To do — Only the lines from the first one through the line with "return (FRONT_EDGE +" should be printed, exactly as they appear.
○ ○ ○ ○ ○
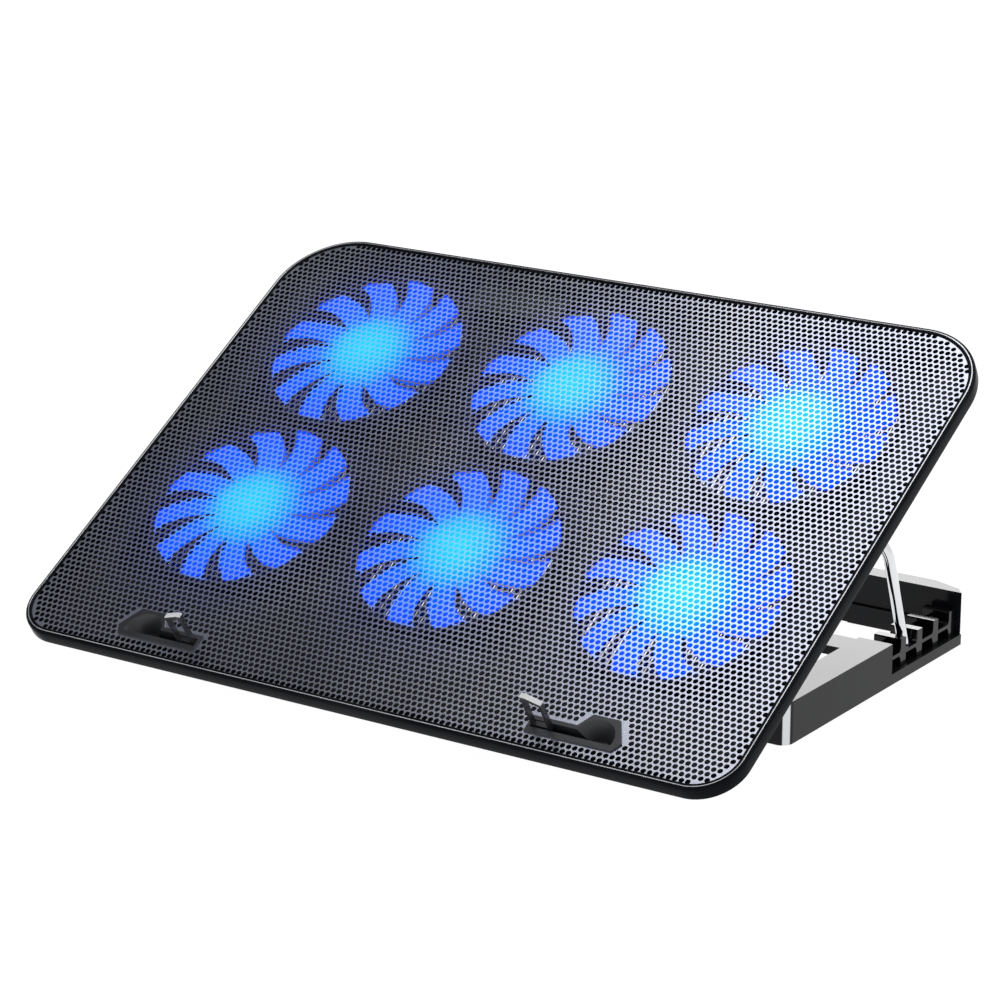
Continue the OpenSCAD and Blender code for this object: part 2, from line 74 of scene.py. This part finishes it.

# The sheet's holes stand in staggered rows, in six-sided cells
HOLE_PITCH, ROW_PITCH, HOLE_R = 2.865, 2.768, 1.2
CELL_REACH = 1.76                             # from a cell's middle to its furthest corner, and a hair
COLUMNS, ROWS = 63, 46                        # cells to each side of the tray's middle
SHEET_TOP, SHEET_T = -0.6, 0.25               # its height against the rim, and its thickness
SHEET_INSET, PLAIN_EDGE = 1.75, 0.42          # its edge inside the tray's, and the margin without holes
EDGE_SLACK = 0.4                              # how far a cell may run into that margin

# The rim's profile, as (inset from the outline, height), from the outer foot round to the underside
RIM = [(0.5, -6.5), (0.12, -6.3), (0, -5.9), (0, -1.5), (0.06, -1.0), (0.25, -0.55), (0.6, -0.2), (1.0, -0.06),
       (1.25, -0.12), (1.4, -0.4), (1.55, -0.42), (1.7, -0.14), (1.95, 0), (2.45, 0), (2.8, -0.12), (3.05, -0.4),
       (3.2, -0.8), (3.2, -1.6), (7, -1.6), (7, -6.5)]
GROOVE = (8, 9, 10)                           # steps of the profile that make the groove, which is given bright metal as a painted highlight line
RIM_STEPS = 28                                # steps round each of the rim's corners


def tray_point(x, s, n):
    """A place on the tray in mm (across, up the slope, above the rim) as a point in metres."""
    return (FRONT_EDGE + Vector((x, 0, 0)) + ALONG * s + NORMAL * n) * MM


def outline(inset, steps=20):
    """The tray's outline, drawn in by inset, counter-clockwise in mm."""
    half = TRAY_W / 2
    corners = [(half - FRONT_R, FRONT_R, FRONT_R, -90), (half - BACK_R, TRAY_D - BACK_R, BACK_R, 0),
               (BACK_R - half, TRAY_D - BACK_R, BACK_R, 90), (FRONT_R - half, FRONT_R, FRONT_R, 180)]
    points = []
    for cx, cy, r, start in corners:
        for i in range(steps + 1):
            a = math.radians(start + 90 * i / steps)
            points.append((cx + (r - inset) * math.cos(a), cy + (r - inset) * math.sin(a)))
    return points


def pocket_outline(side):
    """A stop pocket's outline, counter-clockwise in mm. side is 1 on the right, -1 on the left."""
    points = [(83.6, 9), (124.4, 9), (127, 13.6), (121, 24.2), (108.4, 24.2), (104.4, 17.4), (83.6, 17.4)]
    return points if side > 0 else [(-x, y) for x, y in reversed(points)]


# ---------- node helpers ----------

class Graph:
    """A material's nodes, with short names for the few kinds used here."""

    def __init__(self, material):
        """material is a new material's name, or a material to add to."""
        if isinstance(material, str):
            material = bpy.data.materials.new(material)
            material.use_nodes = True
        self.material = material
        self.tree = material.node_tree
        self.shader = self.tree.nodes["Principled BSDF"]

    def link(self, value, socket):
        if isinstance(value, bpy.types.NodeSocket):
            self.tree.links.new(value, socket)
        else:
            socket.default_value = value

    def math(self, op, *args):
        n = self.tree.nodes.new("ShaderNodeMath")
        n.operation = op
        for i, a in enumerate(args):
            self.link(a, n.inputs[i])
        return n.outputs[0]

    def dot(self, a, vector):
        n = self.tree.nodes.new("ShaderNodeVectorMath")
        n.operation = "DOT_PRODUCT"
        self.link(a, n.inputs[0])
        n.inputs[1].default_value = vector
        return n.outputs["Value"]

    def coords(self):
        return self.tree.nodes.new("ShaderNodeTexCoord").outputs["Object"]

    def along(self, p, axis):
        """How far a point lies along an axis, in mm."""
        return self.math("MULTIPLY", self.dot(p, tuple(axis)), 1000)

    def scaled(self, vector, scale):
        n = self.tree.nodes.new("ShaderNodeMapping")
        self.link(vector, n.inputs["Vector"])
        n.inputs["Scale"].default_value = scale
        return n.outputs[0]

    def noise(self, vector, scale, detail=2.0):
        n = self.tree.nodes.new("ShaderNodeTexNoise")
        self.link(vector, n.inputs["Vector"])
        n.inputs["Scale"].default_value = scale
        n.inputs["Detail"].default_value = detail
        return n.outputs["Fac"]

    def spread(self, value, low, high, to_low, to_high):
        """value from low to high becomes to_low to to_high, and stays there beyond."""
        n = self.tree.nodes.new("ShaderNodeMapRange")
        for socket, v in zip(n.inputs, (value, low, high, to_low, to_high)):
            self.link(v, socket)
        return n.outputs[0]

    def mix(self, fac, a, b):
        n = self.tree.nodes.new("ShaderNodeMix")
        n.data_type = "RGBA"
        self.link(fac, n.inputs[0])
        self.link(a if isinstance(a, bpy.types.NodeSocket) else (*a, 1), n.inputs[6])
        self.link(b if isinstance(b, bpy.types.NodeSocket) else (*b, 1), n.inputs[7])
        return n.outputs[2]

    def ramp(self, fac, stops):
        n = self.tree.nodes.new("ShaderNodeValToRGB")
        self.link(fac, n.inputs[0])
        elements = n.color_ramp.elements
        while len(elements) < len(stops):
            elements.new(0.5)
        for e, (pos, colour) in zip(elements, stops):
            e.position = pos
            e.color = (*colour, 1)
        return n.outputs[0]

    def bump(self, height, distance):
        n = self.tree.nodes.new("ShaderNodeBump")
        n.inputs["Strength"].default_value = 1.0
        n.inputs["Distance"].default_value = distance
        self.link(height, n.inputs["Height"])
        self.link(n.outputs[0], self.shader.inputs["Normal"])

    def set(self, **values):
        for name, value in values.items():
            socket = self.shader.inputs[name.replace("_", " ")]
            if isinstance(value, tuple) and len(value) == 3:
                value = (*value, 1)
            self.link(value, socket)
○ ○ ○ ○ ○
Solution to this task —
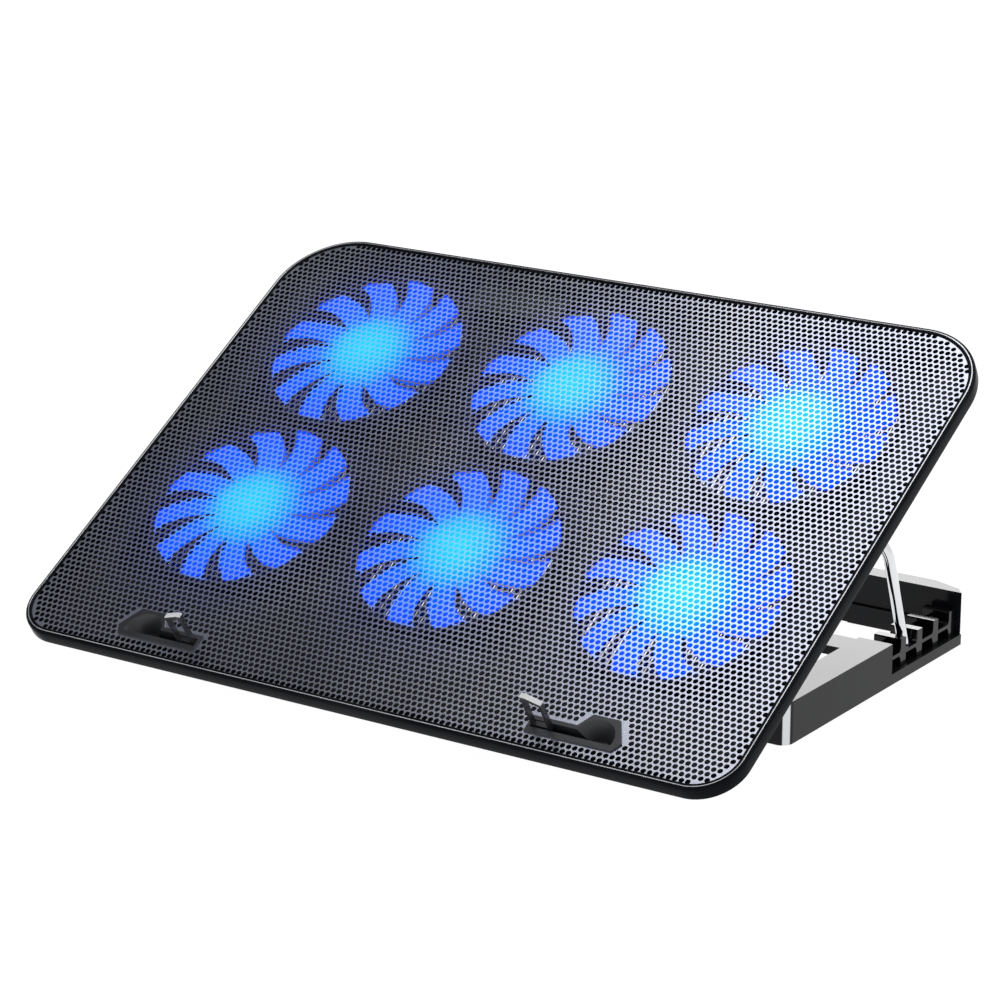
Continue the OpenSCAD and Blender code for this object: part 2, from line 74 of scene.py. This part finishes it.

# The sheet's holes stand in staggered rows, in six-sided cells
HOLE_PITCH, ROW_PITCH, HOLE_R = 2.865, 2.768, 1.2
CELL_REACH = 1.76                             # from a cell's middle to its furthest corner, and a hair
COLUMNS, ROWS = 63, 46                        # cells to each side of the tray's middle
SHEET_TOP, SHEET_T = -0.6, 0.25               # its height against the rim, and its thickness
SHEET_INSET, PLAIN_EDGE = 1.75, 0.42          # its edge inside the tray's, and the margin without holes
EDGE_SLACK = 0.4                              # how far a cell may run into that margin

# The rim's profile, as (inset from the outline, height), from the outer foot round to the underside
RIM = [(0.5, -6.5), (0.12, -6.3), (0, -5.9), (0, -1.5), (0.06, -1.0), (0.25, -0.55), (0.6, -0.2), (1.0, -0.06),
       (1.25, -0.12), (1.4, -0.4), (1.55, -0.42), (1.7, -0.14), (1.95, 0), (2.45, 0), (2.8, -0.12), (3.05, -0.4),
       (3.2, -0.8), (3.2, -1.6), (7, -1.6), (7, -6.5)]
GROOVE = (8, 9, 10)                           # steps of the profile that make the groove, which is given bright metal as a painted highlight line
RIM_STEPS = 28                                # steps round each of the rim's corners


def tray_point(x, s, n):
    """A place on the tray in mm (across, up the slope, above the rim) as a point in metres."""
    return (FRONT_EDGE + Vector((x, 0, 0)) + ALONG * s + NORMAL * n) * MM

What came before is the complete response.